▶ [SUPPLIED DATA]

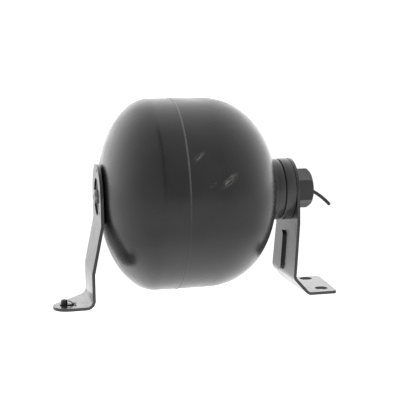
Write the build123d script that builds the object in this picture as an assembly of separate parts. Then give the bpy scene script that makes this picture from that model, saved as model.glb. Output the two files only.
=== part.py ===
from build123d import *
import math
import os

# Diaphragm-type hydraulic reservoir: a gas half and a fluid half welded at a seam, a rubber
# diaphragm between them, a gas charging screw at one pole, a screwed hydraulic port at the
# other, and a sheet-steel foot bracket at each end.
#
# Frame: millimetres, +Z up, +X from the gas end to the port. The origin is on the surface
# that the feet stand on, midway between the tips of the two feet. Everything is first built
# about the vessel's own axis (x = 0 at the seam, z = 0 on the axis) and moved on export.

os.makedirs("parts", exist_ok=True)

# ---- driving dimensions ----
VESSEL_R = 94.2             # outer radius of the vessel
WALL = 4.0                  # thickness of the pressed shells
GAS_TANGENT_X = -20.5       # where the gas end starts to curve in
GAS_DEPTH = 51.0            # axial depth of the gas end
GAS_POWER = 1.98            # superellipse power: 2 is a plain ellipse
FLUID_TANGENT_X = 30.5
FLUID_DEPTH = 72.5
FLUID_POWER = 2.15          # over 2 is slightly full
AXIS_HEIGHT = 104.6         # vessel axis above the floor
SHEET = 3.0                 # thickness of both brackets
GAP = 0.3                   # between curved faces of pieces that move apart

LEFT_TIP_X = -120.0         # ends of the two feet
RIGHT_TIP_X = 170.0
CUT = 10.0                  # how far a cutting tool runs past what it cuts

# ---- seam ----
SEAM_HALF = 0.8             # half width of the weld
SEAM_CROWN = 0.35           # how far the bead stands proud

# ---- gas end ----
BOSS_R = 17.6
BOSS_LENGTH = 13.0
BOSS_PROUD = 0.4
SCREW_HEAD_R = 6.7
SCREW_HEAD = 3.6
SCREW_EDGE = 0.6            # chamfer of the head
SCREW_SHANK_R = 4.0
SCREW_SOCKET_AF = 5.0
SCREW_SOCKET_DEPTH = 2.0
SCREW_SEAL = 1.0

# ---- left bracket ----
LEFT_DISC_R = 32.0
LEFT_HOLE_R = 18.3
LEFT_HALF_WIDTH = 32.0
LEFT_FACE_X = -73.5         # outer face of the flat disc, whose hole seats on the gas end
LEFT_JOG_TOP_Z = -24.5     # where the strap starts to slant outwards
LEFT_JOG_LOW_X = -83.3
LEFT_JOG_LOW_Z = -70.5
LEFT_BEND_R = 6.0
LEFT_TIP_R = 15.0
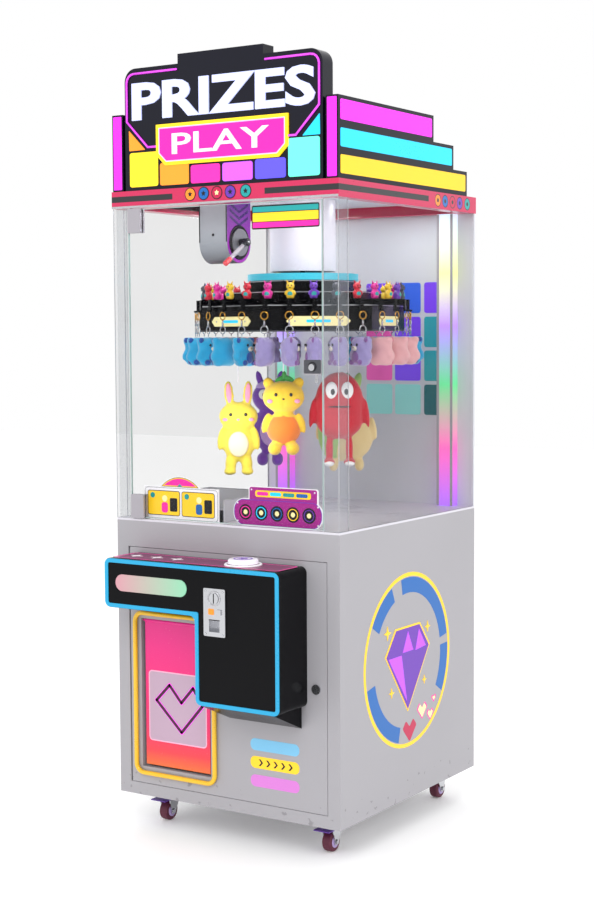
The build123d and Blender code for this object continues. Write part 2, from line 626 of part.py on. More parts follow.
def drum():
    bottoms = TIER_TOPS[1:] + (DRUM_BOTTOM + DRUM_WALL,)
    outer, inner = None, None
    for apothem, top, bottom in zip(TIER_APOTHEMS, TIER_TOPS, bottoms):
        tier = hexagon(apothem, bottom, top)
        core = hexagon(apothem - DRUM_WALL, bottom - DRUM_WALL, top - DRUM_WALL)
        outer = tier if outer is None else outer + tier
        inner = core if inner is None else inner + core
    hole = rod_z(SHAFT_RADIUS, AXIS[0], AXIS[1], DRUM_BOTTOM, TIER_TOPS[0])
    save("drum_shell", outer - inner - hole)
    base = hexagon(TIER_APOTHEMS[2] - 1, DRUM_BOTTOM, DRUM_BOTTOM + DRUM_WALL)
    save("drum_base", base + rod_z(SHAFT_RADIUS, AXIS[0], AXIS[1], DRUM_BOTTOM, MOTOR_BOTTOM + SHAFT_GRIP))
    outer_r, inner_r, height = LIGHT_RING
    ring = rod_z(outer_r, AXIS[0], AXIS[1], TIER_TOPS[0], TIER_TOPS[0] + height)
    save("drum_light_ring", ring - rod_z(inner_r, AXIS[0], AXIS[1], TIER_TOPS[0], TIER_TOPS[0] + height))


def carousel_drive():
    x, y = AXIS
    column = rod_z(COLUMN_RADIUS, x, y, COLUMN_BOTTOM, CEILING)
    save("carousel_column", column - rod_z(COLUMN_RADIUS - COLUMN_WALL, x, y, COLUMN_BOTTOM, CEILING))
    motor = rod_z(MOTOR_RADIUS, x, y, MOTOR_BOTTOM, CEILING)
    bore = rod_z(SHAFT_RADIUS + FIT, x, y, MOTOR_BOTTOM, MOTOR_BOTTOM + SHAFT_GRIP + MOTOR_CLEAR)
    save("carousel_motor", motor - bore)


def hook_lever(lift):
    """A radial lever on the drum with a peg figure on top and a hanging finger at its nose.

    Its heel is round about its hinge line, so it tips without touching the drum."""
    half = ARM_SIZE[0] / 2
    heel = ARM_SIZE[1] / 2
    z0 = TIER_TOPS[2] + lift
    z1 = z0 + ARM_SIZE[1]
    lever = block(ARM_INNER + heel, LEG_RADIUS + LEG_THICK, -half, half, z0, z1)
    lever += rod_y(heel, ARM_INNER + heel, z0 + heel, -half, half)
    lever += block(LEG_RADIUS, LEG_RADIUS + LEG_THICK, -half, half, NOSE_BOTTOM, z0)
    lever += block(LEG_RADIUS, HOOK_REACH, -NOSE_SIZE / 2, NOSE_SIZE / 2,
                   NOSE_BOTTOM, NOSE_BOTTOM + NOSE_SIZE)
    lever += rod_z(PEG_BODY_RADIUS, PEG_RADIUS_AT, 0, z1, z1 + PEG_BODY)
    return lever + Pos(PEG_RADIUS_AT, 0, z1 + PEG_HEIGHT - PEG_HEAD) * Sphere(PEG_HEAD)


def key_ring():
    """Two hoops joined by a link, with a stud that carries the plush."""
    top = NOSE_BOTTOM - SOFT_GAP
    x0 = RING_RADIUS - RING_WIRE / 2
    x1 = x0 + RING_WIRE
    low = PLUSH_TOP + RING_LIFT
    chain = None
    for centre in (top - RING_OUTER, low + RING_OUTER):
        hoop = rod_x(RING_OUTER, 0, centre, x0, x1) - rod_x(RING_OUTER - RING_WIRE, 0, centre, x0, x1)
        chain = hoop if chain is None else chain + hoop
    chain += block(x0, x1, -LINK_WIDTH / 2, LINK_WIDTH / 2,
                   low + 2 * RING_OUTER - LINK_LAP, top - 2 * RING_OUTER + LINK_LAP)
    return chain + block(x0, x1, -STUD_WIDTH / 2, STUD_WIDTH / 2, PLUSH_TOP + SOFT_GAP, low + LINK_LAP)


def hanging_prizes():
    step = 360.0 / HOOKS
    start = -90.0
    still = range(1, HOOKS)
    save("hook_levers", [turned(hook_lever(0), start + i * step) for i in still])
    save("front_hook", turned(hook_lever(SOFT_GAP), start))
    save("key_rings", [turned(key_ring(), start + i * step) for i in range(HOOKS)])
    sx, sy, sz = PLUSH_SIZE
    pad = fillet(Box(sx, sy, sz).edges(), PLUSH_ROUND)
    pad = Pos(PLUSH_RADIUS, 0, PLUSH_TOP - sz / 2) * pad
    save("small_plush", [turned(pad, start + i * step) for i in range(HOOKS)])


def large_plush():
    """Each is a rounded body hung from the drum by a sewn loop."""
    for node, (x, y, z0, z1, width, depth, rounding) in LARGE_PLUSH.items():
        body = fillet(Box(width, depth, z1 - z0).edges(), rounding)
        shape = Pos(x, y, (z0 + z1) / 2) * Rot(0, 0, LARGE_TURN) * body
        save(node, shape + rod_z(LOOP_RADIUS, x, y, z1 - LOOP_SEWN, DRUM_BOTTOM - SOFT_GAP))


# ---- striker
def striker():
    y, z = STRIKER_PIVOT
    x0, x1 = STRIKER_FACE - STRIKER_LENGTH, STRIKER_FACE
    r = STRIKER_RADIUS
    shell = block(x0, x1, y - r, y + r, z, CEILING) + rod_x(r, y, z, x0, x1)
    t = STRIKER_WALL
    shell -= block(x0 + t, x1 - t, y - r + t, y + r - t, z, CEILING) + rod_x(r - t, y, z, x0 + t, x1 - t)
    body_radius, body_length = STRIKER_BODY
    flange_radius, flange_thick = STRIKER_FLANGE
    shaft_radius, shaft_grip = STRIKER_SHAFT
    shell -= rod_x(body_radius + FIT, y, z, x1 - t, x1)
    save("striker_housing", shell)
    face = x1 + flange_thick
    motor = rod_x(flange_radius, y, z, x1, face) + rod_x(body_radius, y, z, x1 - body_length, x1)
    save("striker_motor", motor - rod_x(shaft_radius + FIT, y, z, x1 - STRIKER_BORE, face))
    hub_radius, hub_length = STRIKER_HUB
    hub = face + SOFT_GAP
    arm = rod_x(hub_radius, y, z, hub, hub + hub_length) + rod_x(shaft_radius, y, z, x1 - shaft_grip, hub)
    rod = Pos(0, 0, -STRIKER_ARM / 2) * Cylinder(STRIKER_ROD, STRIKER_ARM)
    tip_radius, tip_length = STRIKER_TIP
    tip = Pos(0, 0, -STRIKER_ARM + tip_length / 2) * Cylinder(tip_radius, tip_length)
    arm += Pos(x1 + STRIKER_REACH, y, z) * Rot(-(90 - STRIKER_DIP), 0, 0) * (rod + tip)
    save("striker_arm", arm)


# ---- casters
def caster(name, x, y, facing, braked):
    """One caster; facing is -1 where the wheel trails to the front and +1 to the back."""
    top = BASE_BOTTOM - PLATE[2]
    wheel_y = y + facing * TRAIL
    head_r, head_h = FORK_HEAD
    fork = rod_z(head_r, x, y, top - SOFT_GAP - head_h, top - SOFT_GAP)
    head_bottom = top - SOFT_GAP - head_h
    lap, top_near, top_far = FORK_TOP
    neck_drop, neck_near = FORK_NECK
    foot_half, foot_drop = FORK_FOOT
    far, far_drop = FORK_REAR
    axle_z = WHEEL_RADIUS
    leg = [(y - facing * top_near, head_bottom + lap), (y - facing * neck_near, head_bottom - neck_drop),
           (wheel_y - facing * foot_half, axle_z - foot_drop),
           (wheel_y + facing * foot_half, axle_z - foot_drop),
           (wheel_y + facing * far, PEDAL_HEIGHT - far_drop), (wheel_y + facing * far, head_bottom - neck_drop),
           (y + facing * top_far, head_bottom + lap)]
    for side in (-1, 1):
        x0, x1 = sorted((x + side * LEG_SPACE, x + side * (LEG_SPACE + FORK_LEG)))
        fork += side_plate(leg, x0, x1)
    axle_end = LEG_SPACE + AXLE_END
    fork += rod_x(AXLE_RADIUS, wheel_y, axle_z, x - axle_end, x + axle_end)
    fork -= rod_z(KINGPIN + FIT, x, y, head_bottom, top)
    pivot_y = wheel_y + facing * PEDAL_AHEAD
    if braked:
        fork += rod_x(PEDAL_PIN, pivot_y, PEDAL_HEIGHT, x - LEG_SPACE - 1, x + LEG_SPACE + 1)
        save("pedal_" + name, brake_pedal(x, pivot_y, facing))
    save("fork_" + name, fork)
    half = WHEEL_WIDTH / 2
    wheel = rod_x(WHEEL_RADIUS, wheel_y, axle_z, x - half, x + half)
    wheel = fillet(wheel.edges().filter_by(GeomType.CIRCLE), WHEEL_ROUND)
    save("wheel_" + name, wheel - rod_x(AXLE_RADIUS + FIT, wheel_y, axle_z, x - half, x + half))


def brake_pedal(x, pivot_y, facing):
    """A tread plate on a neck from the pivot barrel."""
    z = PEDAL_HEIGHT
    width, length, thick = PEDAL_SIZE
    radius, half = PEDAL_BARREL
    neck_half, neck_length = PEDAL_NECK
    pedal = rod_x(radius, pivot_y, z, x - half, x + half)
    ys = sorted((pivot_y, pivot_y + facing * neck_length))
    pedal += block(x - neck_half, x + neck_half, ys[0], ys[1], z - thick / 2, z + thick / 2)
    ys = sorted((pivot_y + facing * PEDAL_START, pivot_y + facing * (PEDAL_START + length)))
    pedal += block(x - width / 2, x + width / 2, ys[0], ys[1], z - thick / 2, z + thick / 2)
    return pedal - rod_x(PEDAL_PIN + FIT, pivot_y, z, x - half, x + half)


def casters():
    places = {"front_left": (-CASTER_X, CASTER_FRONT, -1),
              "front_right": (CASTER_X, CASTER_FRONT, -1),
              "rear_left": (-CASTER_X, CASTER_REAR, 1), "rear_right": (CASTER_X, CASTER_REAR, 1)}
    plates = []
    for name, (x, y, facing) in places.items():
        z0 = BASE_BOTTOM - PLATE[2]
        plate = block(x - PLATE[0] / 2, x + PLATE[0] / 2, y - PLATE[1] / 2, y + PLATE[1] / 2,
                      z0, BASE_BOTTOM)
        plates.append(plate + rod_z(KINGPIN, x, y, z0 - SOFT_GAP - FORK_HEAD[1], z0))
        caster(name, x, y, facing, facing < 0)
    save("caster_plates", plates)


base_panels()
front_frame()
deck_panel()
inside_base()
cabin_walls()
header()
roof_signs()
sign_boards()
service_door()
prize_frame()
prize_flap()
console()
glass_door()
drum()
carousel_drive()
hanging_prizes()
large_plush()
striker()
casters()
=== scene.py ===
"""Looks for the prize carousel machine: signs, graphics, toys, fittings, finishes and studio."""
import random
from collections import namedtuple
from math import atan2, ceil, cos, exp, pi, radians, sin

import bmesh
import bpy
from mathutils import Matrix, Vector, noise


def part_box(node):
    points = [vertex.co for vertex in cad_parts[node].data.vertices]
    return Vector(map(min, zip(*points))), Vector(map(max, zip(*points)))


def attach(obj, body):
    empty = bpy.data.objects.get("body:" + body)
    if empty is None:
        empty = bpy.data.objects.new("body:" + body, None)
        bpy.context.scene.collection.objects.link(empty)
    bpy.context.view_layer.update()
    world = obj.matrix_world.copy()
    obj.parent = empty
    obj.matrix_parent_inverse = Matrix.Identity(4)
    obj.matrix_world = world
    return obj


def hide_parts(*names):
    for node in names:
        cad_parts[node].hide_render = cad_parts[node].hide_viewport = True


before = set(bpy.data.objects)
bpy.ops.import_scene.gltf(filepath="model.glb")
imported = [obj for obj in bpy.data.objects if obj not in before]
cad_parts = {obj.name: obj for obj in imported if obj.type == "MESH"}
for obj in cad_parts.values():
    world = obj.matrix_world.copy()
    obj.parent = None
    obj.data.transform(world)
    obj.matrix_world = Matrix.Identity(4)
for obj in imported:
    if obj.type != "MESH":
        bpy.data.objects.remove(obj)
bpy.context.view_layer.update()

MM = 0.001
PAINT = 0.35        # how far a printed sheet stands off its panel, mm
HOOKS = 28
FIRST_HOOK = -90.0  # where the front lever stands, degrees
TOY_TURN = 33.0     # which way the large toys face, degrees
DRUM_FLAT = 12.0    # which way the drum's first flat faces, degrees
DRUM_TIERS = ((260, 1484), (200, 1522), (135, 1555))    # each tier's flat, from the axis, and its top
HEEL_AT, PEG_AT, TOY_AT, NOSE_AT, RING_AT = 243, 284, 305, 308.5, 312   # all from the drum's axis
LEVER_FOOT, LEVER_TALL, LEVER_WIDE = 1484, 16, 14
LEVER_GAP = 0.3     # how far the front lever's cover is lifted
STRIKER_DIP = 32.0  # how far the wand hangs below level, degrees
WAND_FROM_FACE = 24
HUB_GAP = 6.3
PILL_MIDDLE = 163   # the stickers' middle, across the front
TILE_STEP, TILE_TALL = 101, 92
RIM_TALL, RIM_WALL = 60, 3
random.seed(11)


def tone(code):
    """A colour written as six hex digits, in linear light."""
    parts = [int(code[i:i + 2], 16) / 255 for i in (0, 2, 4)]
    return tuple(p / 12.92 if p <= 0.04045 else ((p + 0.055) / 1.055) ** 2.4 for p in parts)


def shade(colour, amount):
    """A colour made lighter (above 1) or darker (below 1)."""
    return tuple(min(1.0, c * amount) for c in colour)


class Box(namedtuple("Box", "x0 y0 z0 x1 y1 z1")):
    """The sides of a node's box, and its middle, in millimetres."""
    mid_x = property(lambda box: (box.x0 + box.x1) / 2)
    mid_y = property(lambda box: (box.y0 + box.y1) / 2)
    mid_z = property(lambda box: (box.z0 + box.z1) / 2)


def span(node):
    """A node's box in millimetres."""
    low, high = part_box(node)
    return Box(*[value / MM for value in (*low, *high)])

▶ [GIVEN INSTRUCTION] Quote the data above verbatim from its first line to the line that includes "SCREW_SEAL = 1.0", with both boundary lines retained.

▶ [THE ANSWER]
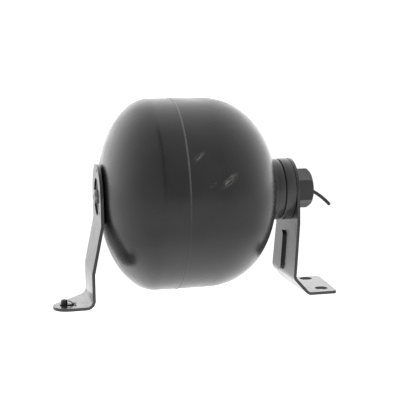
Write the build123d script that builds the object in this picture as an assembly of separate parts. Then give the bpy scene script that makes this picture from that model, saved as model.glb. Output the two files only.
=== part.py ===
from build123d import *
import math
import os

# Diaphragm-type hydraulic reservoir: a gas half and a fluid half welded at a seam, a rubber
# diaphragm between them, a gas charging screw at one pole, a screwed hydraulic port at the
# other, and a sheet-steel foot bracket at each end.
#
# Frame: millimetres, +Z up, +X from the gas end to the port. The origin is on the surface
# that the feet stand on, midway between the tips of the two feet. Everything is first built
# about the vessel's own axis (x = 0 at the seam, z = 0 on the axis) and moved on export.

os.makedirs("parts", exist_ok=True)

# ---- driving dimensions ----
VESSEL_R = 94.2             # outer radius of the vessel
WALL = 4.0                  # thickness of the pressed shells
GAS_TANGENT_X = -20.5       # where the gas end starts to curve in
GAS_DEPTH = 51.0            # axial depth of the gas end
GAS_POWER = 1.98            # superellipse power: 2 is a plain ellipse
FLUID_TANGENT_X = 30.5
FLUID_DEPTH = 72.5
FLUID_POWER = 2.15          # over 2 is slightly full
AXIS_HEIGHT = 104.6         # vessel axis above the floor
SHEET = 3.0                 # thickness of both brackets
GAP = 0.3                   # between curved faces of pieces that move apart

LEFT_TIP_X = -120.0         # ends of the two feet
RIGHT_TIP_X = 170.0
CUT = 10.0                  # how far a cutting tool runs past what it cuts

# ---- seam ----
SEAM_HALF = 0.8             # half width of the weld
SEAM_CROWN = 0.35           # how far the bead stands proud

# ---- gas end ----
BOSS_R = 17.6
BOSS_LENGTH = 13.0
BOSS_PROUD = 0.4
SCREW_HEAD_R = 6.7
SCREW_HEAD = 3.6
SCREW_EDGE = 0.6            # chamfer of the head
SCREW_SHANK_R = 4.0
SCREW_SOCKET_AF = 5.0
SCREW_SOCKET_DEPTH = 2.0
SCREW_SEAL = 1.0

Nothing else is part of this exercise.